Estimating Ees depends on calculating time-normalized elastance:

$${\mathrm{t}}_{\mathrm{N}\mathrm{d}}=\mathrm{I}\mathrm{V}\mathrm{C}\mathrm{T}/(\mathrm{I}\mathrm{V}\mathrm{C}\mathrm{T}+\mathrm{E}\mathrm{T})$$

Where tnd is normalized isovolumic contraction, and IVCT is isovolumic contraction time and ET is ejection time.

$${\mathrm{E}}_{\mathrm{N}\mathrm{d}}=0.35695-7.2266{\mathrm{t}}_{\mathrm{N}\mathrm{d}}+74.249{{\mathrm{t}}_{\mathrm{N}\mathrm{d}}}^2-307{{\mathrm{t}}_{\mathrm{N}\mathrm{d}}}^3+685{{\mathrm{t}}_{\mathrm{N}\mathrm{d}}}^4-857{{\mathrm{t}}_{\mathrm{N}\mathrm{d}}}^5+572{{\mathrm{t}}_{\mathrm{N}\mathrm{d}}}^6-159{{\mathrm{t}}_{\mathrm{N}\mathrm{d}}}^7$$

$${{\mathrm{E}}_{\mathrm{N}\mathrm{d}}}^{\text{est}}=0.0275-0.165(\mathrm{E}\mathrm{F}/100)+0.3656\mathrm{S}\mathrm{B}\mathrm{P}/\mathrm{D}\mathrm{B}\mathrm{P}/0.9+0.515{\mathrm{E}}_{\mathrm{N}\mathrm{d}}$$

Endest is elastance at time normalized end of isovolumic contraction. It relies on calculating a time normalized mid systolic elastance (End) using the quadratic equation. EF is ejection fraction. SBP and DBP are systolic and diastolic blood pressure.

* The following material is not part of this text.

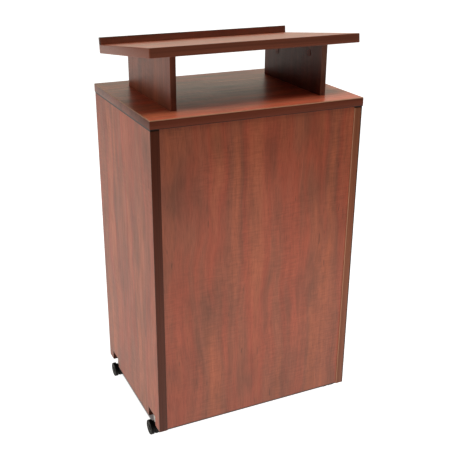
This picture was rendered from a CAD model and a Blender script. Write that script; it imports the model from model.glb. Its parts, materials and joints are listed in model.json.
"""Looks of the mobile lectern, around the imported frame.

Camera and studio, laminate boards with their rounded edge bands, moulded casters and plated hardware.
"""

import json
import math

import bmesh
import bpy
from mathutils import Matrix, Vector
from mathutils.bvhtree import BVHTree


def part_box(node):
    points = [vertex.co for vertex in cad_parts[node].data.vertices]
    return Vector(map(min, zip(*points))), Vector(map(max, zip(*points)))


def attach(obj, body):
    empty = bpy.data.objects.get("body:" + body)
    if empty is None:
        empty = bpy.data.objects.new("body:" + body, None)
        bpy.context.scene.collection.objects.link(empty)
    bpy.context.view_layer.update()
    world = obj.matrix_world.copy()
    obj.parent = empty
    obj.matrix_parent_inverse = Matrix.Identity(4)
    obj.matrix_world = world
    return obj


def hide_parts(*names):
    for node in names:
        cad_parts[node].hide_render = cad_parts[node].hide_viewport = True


MM = 0.001

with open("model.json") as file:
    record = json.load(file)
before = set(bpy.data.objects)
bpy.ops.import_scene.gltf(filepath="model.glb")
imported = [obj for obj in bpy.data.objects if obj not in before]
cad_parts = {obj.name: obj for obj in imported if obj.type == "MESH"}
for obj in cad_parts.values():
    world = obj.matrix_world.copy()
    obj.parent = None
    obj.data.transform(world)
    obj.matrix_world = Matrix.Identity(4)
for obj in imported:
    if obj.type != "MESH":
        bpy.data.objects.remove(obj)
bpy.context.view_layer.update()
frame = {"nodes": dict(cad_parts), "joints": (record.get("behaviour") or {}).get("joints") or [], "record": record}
nodes = frame["nodes"]
BODY_OF = {n: body for body, members in frame["record"]["behaviour"]["bodies"].items() for n in members}
SLOT_OF = {row["node"]: row["material_slot"] for row in frame["record"]["subparts"]}
CASTERS = ["front_left", "front_right", "rear_left", "rear_right"]


# ---- camera ----

def make_camera(place, yaw, pitch, roll, lens):
    """A camera at place that looks along +Y turned by yaw towards +X, tipped down by pitch."""
    yaw, pitch, roll = (math.radians(a) for a in (yaw, pitch, roll))
    ahead = Vector((math.sin(yaw) * math.cos(pitch), math.cos(yaw) * math.cos(pitch), -math.sin(pitch)))
    right = Vector((math.cos(yaw), -math.sin(yaw), 0))
    up = right.cross(ahead)
    tipped_right = right * math.cos(roll) - up * math.sin(roll)
    tipped_up = up * math.cos(roll) + right * math.sin(roll)
    data = bpy.data.cameras.new("camera")
    data.lens = lens
    data.sensor_width = 36
    camera = bpy.data.objects.new("camera", data)
    turn = Matrix((tipped_right, tipped_up, -ahead)).transposed().to_4x4()
    camera.matrix_world = Matrix.Translation(Vector(place)) @ turn
    bpy.context.scene.collection.objects.link(camera)
    bpy.context.scene.camera = camera


make_camera(place=(-0.9187, -1.9576, 1.4381), yaw=25.24, pitch=22.35, roll=-0.31, lens=62.60)


# ---- shader nodes ----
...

$${\mathrm{E}}_{\mathrm{e}\mathrm{s}}[\mathrm{s}\mathrm{b}]=(\mathrm{D}\mathrm{B}\mathrm{P}-{{\mathrm{E}}_{\mathrm{N}\mathrm{d}}}^{\text{est}}\mathrm{S}\mathrm{B}\mathrm{P}0.9)/\mathrm{S}\mathrm{V}/{{\mathrm{E}}_{\mathrm{N}\mathrm{d}}}^{\text{est}}$$

Where Ees is single beat end systolic elastance. SV is stroke volume.

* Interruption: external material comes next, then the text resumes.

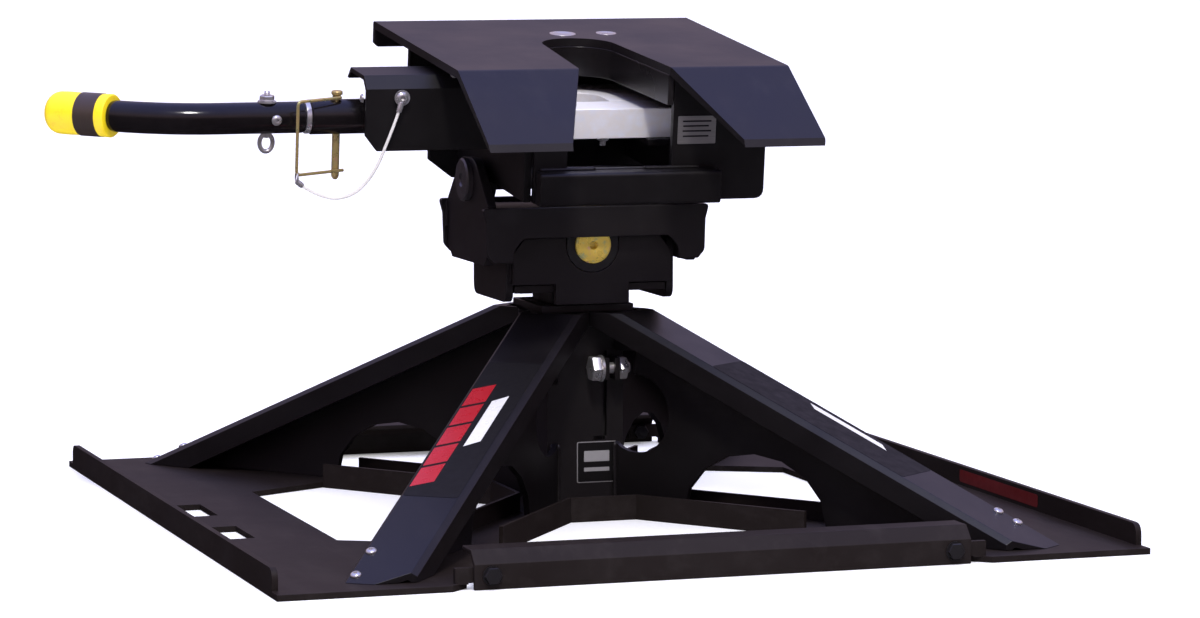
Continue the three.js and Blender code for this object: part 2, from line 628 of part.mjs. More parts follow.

After obtaining as E_es[sb], we can estimate V₀.

Kelly showed that end systolic pressure is 90% of systolic blood pressure(72).

$$\mathrm{E}\mathrm{S}\mathrm{P}=0.9\mathrm{S}\mathrm{B}\mathrm{P}$$

$${\mathrm{V}}_0=\mathrm{E}\mathrm{S}\mathrm{V}-0.9\mathrm{S}\mathrm{B}\mathrm{P}/{\mathrm{E}}_{\mathrm{e}\mathrm{s}}[\mathrm{s}\mathrm{b}]$$

Where V0 is time the volume intercept of the ESPVR and ESV is end systolic volume.

$${\mathrm{V}}_{120}={\mathrm{V}}_0+120/{\mathrm{E}}_{\mathrm{e}\mathrm{s}}[\mathrm{s}\mathrm{b}]$$

Where V120 is the ventricular volume corresponding to a systolic pressure of 120 mmHg.

EDPVR

We employ the method of Klotz to derive a single beat estimate of the EDPVR(14).

$$\mathrm{E}\mathrm{D}\mathrm{P}=11.96+0.596\mathrm{E}/\mathrm{E}’$$

Where EDP is end diastolic pressure and E is mitral E wave velocity and E’ is tissue Doppler septal E wave velocity(73).

$${\mathrm{V}}_{\text{temp}}=\mathrm{E}\mathrm{D}\mathrm{V}(0.6-0.006\mathrm{E}/\mathrm{E}’)$$

$${\mathrm{V}}_{30}=\mathrm{V}\text{temp}+(\mathrm{E}\mathrm{D}\mathrm{V}-\mathrm{V}\text{temp})/(\mathrm{E}\mathrm{P}\mathrm{D}/27.8)(1/2.76)$$

Where V30 is the ventricular volume corresponding to a diastolic pressure of 30 mmHg, and Vtemp is as calculated above, where EDV is end diastolic volume.